GM McPhee will wait before making moves
It is a conundrum for which Capitals general manager George McPhee has no answer.
Does he make a deal before the NHL trade deadline to improve his club? That critical Feb. 27 date is approaching rapidly. But with his team out of Stanley Cup playoff position at the moment and an upcoming stretch of five of six games on the road, McPhee also isn't sure where his team will be 10 days from now. It could be sitting pretty as the Southeast Division leader and in control of the race for the No. 3 seed in the postseason. Or it could have played itself completely onto the playoff bubble.
"We'll just see how things go," McPhee said. "I don't know whether we're going to make a hockey trade or do a rental or do something more permanent or do nothing. I don't know. You have your own ideas, but they may not develop into anything."
McPhee wants to wait as long as possible to gather more information -- about the state of his own team and the injury status of defenseman Mike Green (sports hernia) and center Nicklas Backstrom (concussion). Get both men back -- Green could play as soon as this weekend -- and the need for an impact trade lessens. But if Backstrom's status remains murky, the front office must decide whether the Caps' ceiling without him justifies a major move at the deadline.
There isn't yet the intense push from opposing general managers to make impact deals. Given how many teams remain in playoff contention, no one wants to give up on the season too soon.
The salary-cap structure McPhee is working under isn't entirely clear, either. There would be money available for a major deal only if Backstrom is on long-term injured reserve for the rest of the regular season. But what if Washington makes a trade and then Backstrom is deemed healthy in the final two weeks of the regular season? In that case, the Caps wouldn't have the cap space to add him back to the active roster. He could rejoin the team only if it managed to qualify for the postseason without him.
Backstrom, who has skated just once since Jan. 6, has been riding an exercise bike recently, but there is no way to know whether his symptoms will subside next week, McPhee said, or whether he will be out until training camp. That uncertainty makes a general manager's job more difficult.

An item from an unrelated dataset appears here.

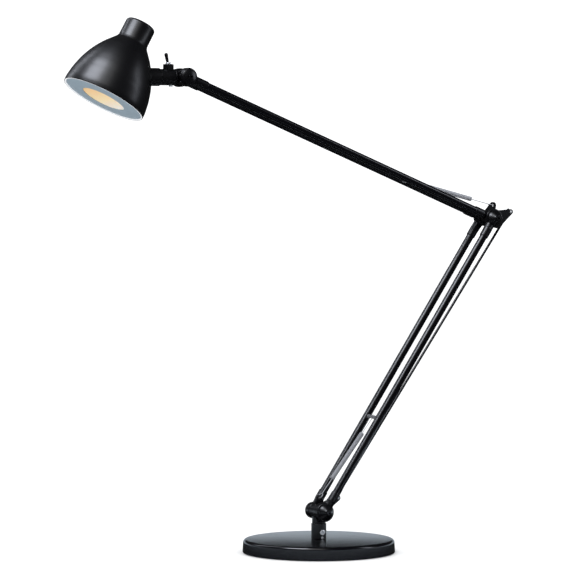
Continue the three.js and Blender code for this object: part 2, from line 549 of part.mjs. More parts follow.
function addSwitch(x, z) {
  const [length, width, depth] = SWITCH.body;
  const bodyTop = z + 6.4;
  add("switch_body", "blackPlastic",
    block([x - length / 2, -width / 2, bodyTop - depth], [x + length / 2, width / 2, bodyTop]));
  const nutTop = z + SWITCH.nutTop;
  const bushingFoot = bodyTop + GAP;
  const pivot = z + SWITCH.pivot;
  const bushingTop = nutTop + 2.6;
  add("switch_bushing", "chrome", turned([
    [bushingFoot, 0], [bushingFoot, SWITCH.bushing], [bushingTop - 1.6, SWITCH.bushing],
    [bushingTop, SWITCH.bushing - 1], [bushingTop, 3.9], [pivot - 3, 2.7], [pivot - 3, 0],
  ], at(x, 0, 0), Z_AXIS));
  add("switch_nut", "blackPlastic", without(
    hexagon(at(x, 0, z + NECK_TUBE.radius - 2.6), at(x, 0, nutTop), SWITCH.nutFlats),
    bar(at(x, 0, z), at(x, 0, nutTop + PAST), SWITCH.bushing + GAP),
    bar(at(x - 20, 0, z), at(x + 20, 0, z), NECK_TUBE.radius + GAP, HUB_SIDES),
  ));
  const lean = at(-Math.sin(radians(SWITCH.lean)), 0, Math.cos(radians(SWITCH.lean)));
  add("switch_lever", "blackPlastic", turned([
    [-2, 0], [-1.6, 1.4], [0, 2.1], [1.6, 2], [6, 2.1], [9, 2.2], [18, 2.7], [19.6, 2.2], [20.3, 1.2], [20.5, 0],
  ], at(x, 0, pivot), lean, ROUND));
}

// ---- Shade and light ----------------------------------------------------------------------------------
const shadeAxis = at(Math.sin(radians(SHADE.tilt)), 0, Math.cos(radians(SHADE.tilt)));
const inShade = (profile, sides = FINE) => turned(profile, SHADE.rim, shadeAxis, sides);
const disc = (from, thickness, radius, sides = FINE) =>
  inShade([[from, 0], [from, radius], [from + thickness, radius], [from + thickness, 0]], sides);
const annulus = (from, thickness, inner, outer, sides = FINE) => inShade([
  [from, inner], [from, outer], [from + thickness, outer], [from + thickness, inner], [from, inner],
], sides);
const shadeLine = (along) => SHADE.rim.clone().addScaledVector(shadeAxis, along);

function addShade() {
  const { z } = HEAD_HINGE;
  // The inside follows every second point of the bowl, and every point of the neck.
  const inside = SHADE_OUTSIDE.filter(([along], i) => along > 80 || i % 2 === 0)
    .map(([along, radius]) => [along - (along > 110 ? SHADE.wall : 0), radius - SHADE.wall]);
  const insideTop = SHADE_TOP - SHADE.wall;
  const shell = inShade([...SHADE_OUTSIDE, [SHADE_TOP, 16], [SHADE_TOP, 0], [insideTop, 0], ...inside.reverse(),
    SHADE_OUTSIDE[0]]);
  const nippleHole = bar(at(NIPPLE.left - 4, 0, z), at(NIPPLE.right + 2, 0, z), NIPPLE.radius + GAP);
  add("shade_shell", "black", shell.subtract(nippleHole));

  // The collar is shaped to the shade's wall and has a toothed rim where it turns against the neck tube.
  const grown = SHADE_OUTSIDE.map(([along, radius]) => [along, radius + GAP]);
  const shadeBulk = inShade([[0, 0], ...grown, [SHADE_TOP, 16], [SHADE_TOP, 0]]);
  const collarRight = HEAD_HINGE.x + NECK_TUBE.left - GAP;
  const teeth = [];
  for (let i = 0; i < COLLAR.notches; i++) {
    const turn = (i / COLLAR.notches) * 2 * Math.PI;
    const notch = new THREE.BoxGeometry(2 * COLLAR.notchDepth, COLLAR.notchWidth, 4);
    notch.translate(0, 0, COLLAR.radius).rotateX(turn).translate(collarRight, 0, z);
    teeth.push(solidOf(notch));
  }
  add("shade_collar", "black", without(
    bar(at(COLLAR.left, 0, z), at(collarRight, 0, z), COLLAR.radius, HUB_SIDES),
    shadeBulk,
    bar(at(COLLAR.boreLeft, 0, z), at(collarRight + PAST, 0, z), COLLAR.bore, HUB_SIDES),
    bar(at(COLLAR.left - PAST, 0, z), at(collarRight + PAST, 0, z), NIPPLE.radius + GAP),
    ...teeth,
  ));
  add("shade_nipple", "steel", pipe(at(NIPPLE.left, 0, z), at(NIPPLE.right, 0, z), NIPPLE.radius, NIPPLE.bore));
  add("shade_nut", "steel", without(
    hexagon(at(SHADE_NUT.left, 0, z), at(SHADE_NUT.right, 0, z), SHADE_NUT.flats),
    bar(at(SHADE_NUT.left - PAST, 0, z), at(SHADE_NUT.right + PAST, 0, z), NIPPLE.radius + GAP),
  ));
}

function addLight() {
  const trimBack = TRIM.at + TRIM.flange;
  add("trim_plate", "trim", inShade([
    [TRIM.at, TRIM.hole], [TRIM.at, TRIM.radius], [trimBack, TRIM.radius - 0.6], [trimBack, TRIM.radius - 2],
    [TRIM.at + TRIM.thickness, TRIM.radius - 1.4], [TRIM.at + TRIM.thickness, TRIM.hole], [TRIM.at, TRIM.hole],
  ]));
  add("trim_gasket", "lip", annulus(GASKET.at, GASKET.thickness, GASKET.inner, GASKET.outer));
  add("diffuser", "diffuser", disc(DIFFUSER.at, DIFFUSER.thickness, DIFFUSER.radius, FINE));
  add("light_cup", "board",
    annulus(LIGHT_CUP.from, LIGHT_CUP.to - LIGHT_CUP.from, LIGHT_CUP.inner, LIGHT_CUP.outer, HUB_SIDES));
  add("led_board", "board", disc(LED_BOARD.at, LED_BOARD.thickness, LED_BOARD.radius, HUB_SIDES));
  add("mount_ring", "steel",
    annulus(MOUNT_RING.at, MOUNT_RING.thickness, MOUNT_RING.inner, MOUNT_RING.outer, FINE));

  const { radius, flange, at: foot, thickness, finTop, fin, pitch, seat } = HEAT_SINK;
  const flangeFoot = MOUNT_RING.at + MOUNT_RING.thickness + GAP;
  const seatTop = DRIVER.from - GAP;
  const rows = Math.floor(30 / pitch);
  const fins = [];
  for (let row = -rows; row <= rows; row++) {
    const reach = Math.sqrt(34 ** 2 - (row * pitch) ** 2);
    const plate = new THREE.BoxGeometry(2 * reach, fin, finTop - foot - 1);
    plate.translate(0, row * pitch, (finTop + foot + 1) / 2).rotateY(radians(SHADE.tilt));
    fins.push(solidOf(plate.translate(SHADE.rim.x, 0, SHADE.rim.z)));
  }
  add("heat_sink", "aluminium", joined(
    disc(foot, flangeFoot + 2 - foot, radius, HUB_SIDES),
    disc(flangeFoot, 2, flange, HUB_SIDES),
    ...fins,
    bar(shadeLine(foot + thickness), shadeLine(seatTop - 1), HEAT_POST, SMALL),
    disc(seatTop - 2, 2, seat, ROUND),
  ));
  add("led_driver", "blackPlastic", disc(DRIVER.from, DRIVER.to - DRIVER.from, DRIVER.radius, ROUND));
}

addBase();
addCordGland();
addPost();
addLowerArm();
addUpperArm();
addLinkage();
addSprings();
addHeadJoint();
addShade();
addLight();

export default lamp;
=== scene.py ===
# %% [markdown]
# # A spring-balanced desk lamp
#
# The lamp is a round weighted base, two pairs of steel tubes balanced by thin springs, and an enamelled
# shade with an LED light in it. Its sizes, joints and bodies come from a finished CAD model. This file
# gives that model its looks: smooth rounded shapes in place of the plain CAD ones, and a finish on each.

# %% Load the fixed frame
import json
import math

import bmesh
import bpy
from mathutils import Matrix, Vector


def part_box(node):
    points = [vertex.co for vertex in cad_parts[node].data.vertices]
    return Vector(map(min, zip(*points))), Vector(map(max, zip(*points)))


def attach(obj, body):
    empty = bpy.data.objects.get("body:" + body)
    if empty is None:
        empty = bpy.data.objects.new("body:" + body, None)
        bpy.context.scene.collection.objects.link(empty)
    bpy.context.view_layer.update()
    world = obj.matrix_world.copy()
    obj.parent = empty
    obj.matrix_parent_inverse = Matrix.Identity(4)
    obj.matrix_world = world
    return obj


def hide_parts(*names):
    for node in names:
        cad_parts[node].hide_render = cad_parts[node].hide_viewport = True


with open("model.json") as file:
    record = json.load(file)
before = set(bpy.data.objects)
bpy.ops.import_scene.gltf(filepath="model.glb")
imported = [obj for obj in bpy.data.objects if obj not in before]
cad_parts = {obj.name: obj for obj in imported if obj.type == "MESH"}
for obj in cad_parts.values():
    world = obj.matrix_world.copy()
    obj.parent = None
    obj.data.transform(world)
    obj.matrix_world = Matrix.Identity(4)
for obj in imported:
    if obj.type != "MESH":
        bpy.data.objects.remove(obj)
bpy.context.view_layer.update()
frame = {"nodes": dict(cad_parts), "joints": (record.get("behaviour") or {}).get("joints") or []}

MM = 0.001
joint_at = {joint["name"]: Vector(joint["pos_m"]) for joint in frame["joints"]}
FOOT = joint_at["lower_arm_tilt"]
ELBOW = joint_at["upper_arm_tilt"]
HEAD = joint_at["head_tilt"]
print("hinges at", FOOT, ELBOW, HEAD)

# %% [markdown]
# ## Camera
#
# A lamp is usually drawn with a long lens from a few metres away, so that its upright and its arms keep
# their proportions. The camera stands near desk height and looks at the lamp from the front left.

# %% Camera
CAMERA_AT = Vector((-2.2784, -4.2727, 0.5804))
CAMERA_LOOKS_AT = Vector((-0.0383, 0.0204, 0.3954))
camera = bpy.data.objects.new("camera", bpy.data.cameras.new("camera"))
camera.data.lens = 200
camera.data.sensor_width = 36
camera.location = CAMERA_AT
camera.rotation_mode = "QUATERNION"
camera.rotation_quaternion = (CAMERA_LOOKS_AT - CAMERA_AT).to_track_quat("-Z", "Y")
bpy.context.scene.collection.objects.link(camera)
bpy.context.scene.camera = camera

# %% [markdown]
# ## Shapes that are turned
#
# Most of this lamp was made on a lathe or spun from sheet, so its pieces are a profile turned round an
# axis. A real edge is never perfectly sharp, and it is the small rounding that catches the light. So one
# helper rounds the corners of a profile, and another turns the profile into a closed mesh.


# %% Turned shapes
def soften(profile, radius, steps=4):
    """Rounds each corner of a profile of (along, radius) points, apart from its two ends."""
    points = [Vector(p) for p in profile]
    closed = (points[0] - points[-1]).length < 1e-6
    if closed:
        points = points[:-1]
    count = len(points)
    made = []
    for i, corner in enumerate(points):
        if not closed and i in (0, count - 1):
            made.append(tuple(corner))
            continue
        back, ahead = points[i - 1] - corner, points[(i + 1) % count] - corner
        reach = min(radius, 0.45 * back.length, 0.45 * ahead.length)
        start, end = corner + back.normalized() * reach, corner + ahead.normalized() * reach
        for step in range(steps + 1):
            t = step / steps
            made.append(tuple(start * (1 - t) ** 2 + corner * 2 * t * (1 - t) + end * t ** 2))
    if closed:
        made.append(made[0])
    return made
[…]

About the only definite in McPhee's mind is that he doesn't want to subtract from his NHL roster. He said veteran winger Mike Knuble, unhappy with his ice time, has not asked for a trade and that unrestricted free agents Dennis Wideman and Alexander Semin are not being shopped.
"We're not interested in moving anybody. We think we have a solid team when we get healthy," McPhee said. "We'll see how healthy we are 10 days from now and what we can expect from [Green] and [Backstrom], and then we'll make decisions based on that."